Engineers at the University of California San Diego have developed a material that could reduce signal losses in photonic devices. The advance has the potential to boost the efficiency of various light-based technologies including fiber optic communication systems, lasers and photovoltaics.
The discovery addresses one of the biggest challenges in the field of photonics: minimizing loss of optical (light-based) signals in devices known as plasmonic metamaterials.
Plasmonic metamaterials are materials engineered at the nanoscale to control light in unusual ways. They can be used to develop exotic devices ranging from invisibility cloaks to quantum computers. But a problem with metamaterials is that they typically contain metals that absorb energy from light and convert it into heat. As a result, part of the optical signal gets wasted, lowering the efficiency.

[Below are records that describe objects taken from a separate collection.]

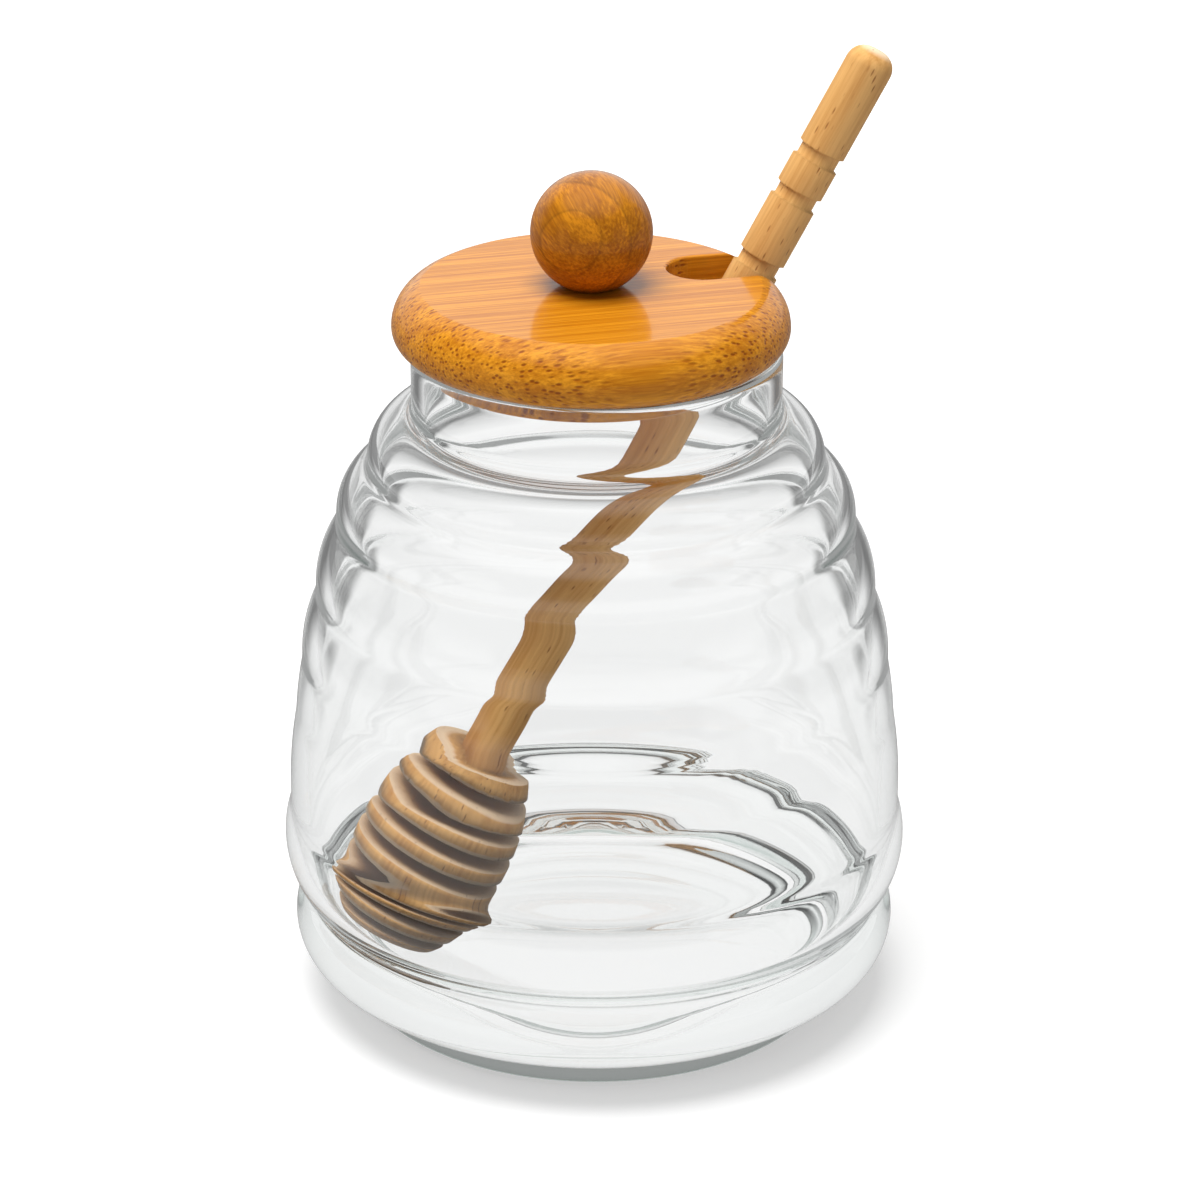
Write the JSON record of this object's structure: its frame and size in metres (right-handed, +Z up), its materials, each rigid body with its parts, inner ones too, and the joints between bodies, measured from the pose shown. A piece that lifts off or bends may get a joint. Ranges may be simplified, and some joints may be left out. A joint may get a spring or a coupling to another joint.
{
  "type": "honey dispenser",
  "caption": "Ribbed clear glass honey jar with a slotted wooden lid, a ball knob and a turned wooden dipper leaning out of the slot.",
  "frame": {"origin": "middle of the jar's foot, on the plane that it stands on", "axes": "+Z up along the jar, the dipper leans out towards +X and a little +Y"},
  "size_m": [0.0984, 0.0984, 0.1496],
  "materials": {
    "clear_glass": "clear, smooth",
    "bamboo": "satin, pressed bamboo",
    "dark_bamboo": "satin, pressed bamboo",
    "beech": "plain, sanded"
  },
  "bodies": {
    "root": {"jar": "clear_glass", "lid": "bamboo", "knob": "dark_bamboo", "dipper": "beech"}
  },
  "joints": []
}
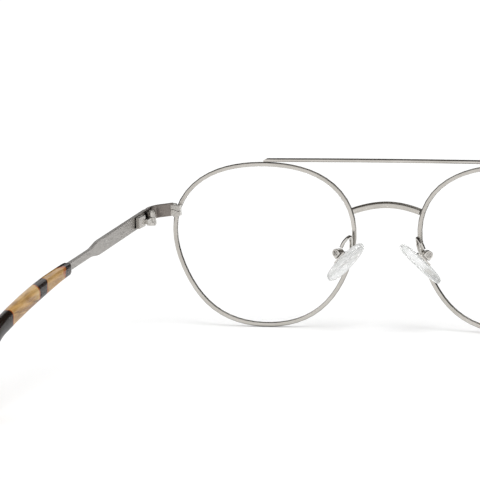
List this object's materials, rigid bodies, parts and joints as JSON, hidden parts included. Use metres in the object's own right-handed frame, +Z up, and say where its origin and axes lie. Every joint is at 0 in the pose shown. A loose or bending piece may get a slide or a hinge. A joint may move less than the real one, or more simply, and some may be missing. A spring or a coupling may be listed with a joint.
{
  "type": "eyeglasses",
  "caption": "Round wire eyeglasses with a brow bar above an arched bridge, folding flat temples, acetate tips and rocking nose pads.",
  "frame": {"origin": "on the ground under the middle of the bounding box", "axes": "+X to the wearer's left, -Y to the front, +Z up; the eye wires and both tips stand on Z = 0"},
  "size_m": [0.1364, 0.1566, 0.0481],
  "materials": {
    "pewter_steel": "satin pewter plating on stainless steel wire and sheet",
    "polished_steel": "tumble-polished nickel silver",
    "screw_steel": "turned stainless steel, slotted",
    "clear_lens": "clear, colourless, polished plastic lens",
    "clear_silicone": "clear moulded silicone, slightly cloudy",
    "tortoise_acetate": "polished cellulose acetate, honey with near-black bands"
  },
  "bodies": {
    "front": {"bridge": "pewter_steel", "brow_bar": "pewter_steel", "closing_block_lower_left": "polished_steel", "closing_block_lower_right": "polished_steel", "closing_block_upper_left": "polished_steel", "closing_block_upper_right": "polished_steel", "end_piece_left": "pewter_steel", "end_piece_right": "pewter_steel", "hinge_front_left": "polished_steel", "hinge_front_right": "polished_steel", "hinge_screw_left": "screw_steel", "hinge_screw_right": "screw_steel", "lens_left": "clear_lens", "lens_right": "clear_lens", "pad_arm_left": "polished_steel", "pad_arm_right": "polished_steel", "pad_box_left": "polished_steel", "pad_box_right": "polished_steel", "pad_screw_left": "screw_steel", "pad_screw_right": "screw_steel", "rim_left": "pewter_steel", "rim_right": "pewter_steel", "rim_screw_left": "screw_steel", "rim_screw_right": "screw_steel"},
    "temple_left_arm": {"temple_left": "pewter_steel", "temple_tip_left": "tortoise_acetate", "hinge_temple_left": "polished_steel"},
    "pad_left": {"nose_pad_left": "clear_silicone", "pad_insert_left": "polished_steel"},
    "temple_right_arm": {"temple_right": "pewter_steel", "temple_tip_right": "tortoise_acetate", "hinge_temple_right": "polished_steel"},
    "pad_right": {"nose_pad_right": "clear_silicone", "pad_insert_right": "polished_steel"}
  },
  "joints": [
    {"name": "temple_fold_left", "type": "hinge", "parent": "front", "child": "temple_left_arm", "pos_m": [0.0657, -0.066, 0.03197], "axis": [0, 0.0231, 0.9997], "range_deg": [0, 88]},
    {"name": "temple_fold_right", "type": "hinge", "parent": "front", "child": "temple_right_arm", "pos_m": [-0.0657, -0.066, 0.03197], "axis": [0, -0.0231, -0.9997], "range_deg": [0, 84]},
    {"name": "pad_rock_left", "type": "hinge", "parent": "front", "child": "pad_left", "pos_m": [0.01275, -0.07072, 0.02217], "axis": [0.3852, 0.9228, 0.0021], "range_deg": [-6, 6]},
    {"name": "pad_rock_right", "type": "hinge", "parent": "front", "child": "pad_right", "pos_m": [-0.01275, -0.07072, 0.02217], "axis": [0.3852, -0.9228, -0.0021], "range_deg": [-6, 6]}
  ]
}
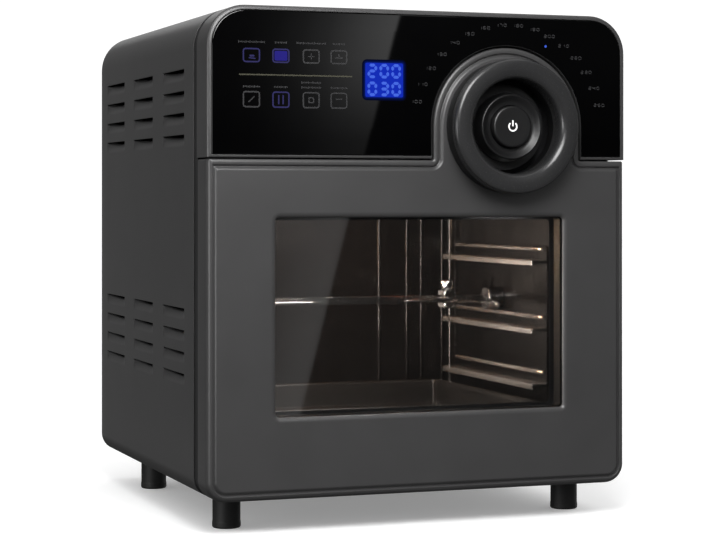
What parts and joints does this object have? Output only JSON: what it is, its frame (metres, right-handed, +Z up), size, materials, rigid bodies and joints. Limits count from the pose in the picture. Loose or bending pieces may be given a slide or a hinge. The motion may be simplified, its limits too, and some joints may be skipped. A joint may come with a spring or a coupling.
{
  "type": "air fryer oven",
  "caption": "Countertop air fryer oven with a drop-down glass door, a ring handle round its dial, a touch panel and a rotisserie.",
  "frame": {"origin": "on the ground, in the middle of the footprint's bounding box", "axes": "+Z up, +Y to the back, +X to the right seen from the front; the door faces -Y"},
  "size_m": [0.32, 0.346, 0.368],
  "materials": {
    "body_paint": "satin anthracite with a fine metallic grain",
    "handle_paint": "satin dark grey",
    "dark_sheet": "matt black sheet",
    "bright_steel": "bright brushed stainless steel",
    "spit_steel": "polished",
    "hinge_steel": "zinc plated",
    "fan_aluminium": "rolled",
    "motor_steel": "laminated steel can",
    "heater_sheath": "heat-darkened sheath",
    "control_glass": "black high gloss",
    "window_glass": "clear, faintly smoked",
    "lamp_glass": "clear",
    "gloss_black": "black gloss",
    "matt_black": "matt black",
    "rubber": "matt black rubber",
    "circuit_board": "green laminate",
    "display": "lit blue digits"
  },
  "bodies": {
    "oven": {"outer_cover": "body_paint", "control_housing": "body_paint", "rear_cover": "dark_sheet", "base_pan": "dark_sheet", "front_frame": "dark_sheet", "drip_tray": "dark_sheet", "oven_chamber": "bright_steel", "rack_rail_left": "bright_steel", "rack_rail_right": "bright_steel", "heat_dome": "bright_steel", "element_guard": "bright_steel", "motor_bracket": "bright_steel", "lamp_holder": "bright_steel", "spit_rest": "bright_steel", "hinge_bracket_left": "hinge_steel", "hinge_bracket_right": "hinge_steel", "hinge_pin_left": "hinge_steel", "hinge_pin_right": "hinge_steel", "rear_screw_low_left": "hinge_steel", "rear_screw_low_right": "hinge_steel", "rear_screw_high_left": "hinge_steel", "rear_screw_high_right": "hinge_steel", "fan_motor": "motor_steel", "rotisserie_motor": "motor_steel", "heating_element": "heater_sheath", "control_glass": "control_glass", "oven_lamp": "lamp_glass", "lamp_lens": "lamp_glass", "dial_housing": "matt_black", "dial_encoder": "matt_black", "door_switch": "matt_black", "foot_front_left": "rubber", "foot_front_right": "rubber", "foot_rear_left": "rubber", "foot_rear_right": "rubber", "door_seal": "rubber", "cord_inlet": "rubber", "control_board": "circuit_board", "power_board": "circuit_board", "display_module": "display"},
    "door": {"door_panel": "body_paint", "window_outer_pane": "window_glass", "window_spacer": "dark_sheet", "window_inner_pane": "window_glass", "door_liner": "bright_steel", "ring_handle": "handle_paint", "hinge_clevis_left": "hinge_steel", "hinge_clevis_right": "hinge_steel"},
    "dial": {"dial_knob": "gloss_black"},
    "button": {"power_button": "gloss_black"},
    "fans": {"motor_shaft": "motor_steel", "convection_fan": "fan_aluminium", "cooling_fan": "matt_black"},
    "spit": {"drive_socket": "spit_steel", "spit_rod": "spit_steel"},
    "left_fork": {"fork_left": "spit_steel", "fork_screw_left": "spit_steel"},
    "right_fork": {"fork_right": "spit_steel", "fork_screw_right": "spit_steel"},
    "plunger": {"switch_plunger": "hinge_steel"}
  },
  "joints": [
    {"name": "door_hinge", "type": "hinge", "parent": "oven", "child": "door", "pos_m": [0, -0.1405, 0.0305], "axis": [1, 0, 0], "range_deg": [0, 86]},
    {"name": "dial_turn", "type": "hinge", "parent": "oven", "child": "dial", "pos_m": [0.06525, -0.153, 0.2855], "axis": [0, -1, 0], "continuous": true},
    {"name": "button_press", "type": "slide", "parent": "oven", "child": "button", "axis": [0, 1, 0], "range_m": [0, 0.0015], "stiffness_N_per_m": 500, "springref_m": -0.0005},
    {"name": "fan_spin", "type": "hinge", "parent": "oven", "child": "fans", "pos_m": [0, -0.013, 0.2395], "axis": [0, 0, 1], "continuous": true},
    {"name": "spit_spin", "type": "hinge", "parent": "oven", "child": "spit", "pos_m": [0, -0.003, 0.154], "axis": [1, 0, 0], "continuous": true},
    {"name": "left_fork_slide", "type": "slide", "parent": "spit", "child": "left_fork", "axis": [1, 0, 0], "range_m": [-0.02, 0.03]},
    {"name": "right_fork_slide", "type": "slide", "parent": "spit", "child": "right_fork", "axis": [-1, 0, 0], "range_m": [-0.02, 0.03]},
    {"name": "plunger_slide", "type": "slide", "parent": "oven", "child": "plunger", "axis": [0, -1, 0], "range_m": [0, 0.003]}
  ],
  "couplings": [
    {"joint": "plunger_slide", "follows": "door_hinge", "m_per_rad": 0.0019}
  ]
}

In a recent study published in Nature Communications, a team of photonics researchers led by electrical engineering professor Shaya Fainman at the UC San Diego Jacobs School of Engineering demonstrated a way to make up for these losses by incorporating into the metamaterial something that emits light -- a semiconductor.
"We're offsetting the loss introduced by the metal with gain from the semiconductor. This combination theoretically could result in zero net absorption of the signal -- a 'lossless' metamaterial," said Joseph Smalley, an electrical engineering postdoctoral scholar in Fainman's group and the first author of the study.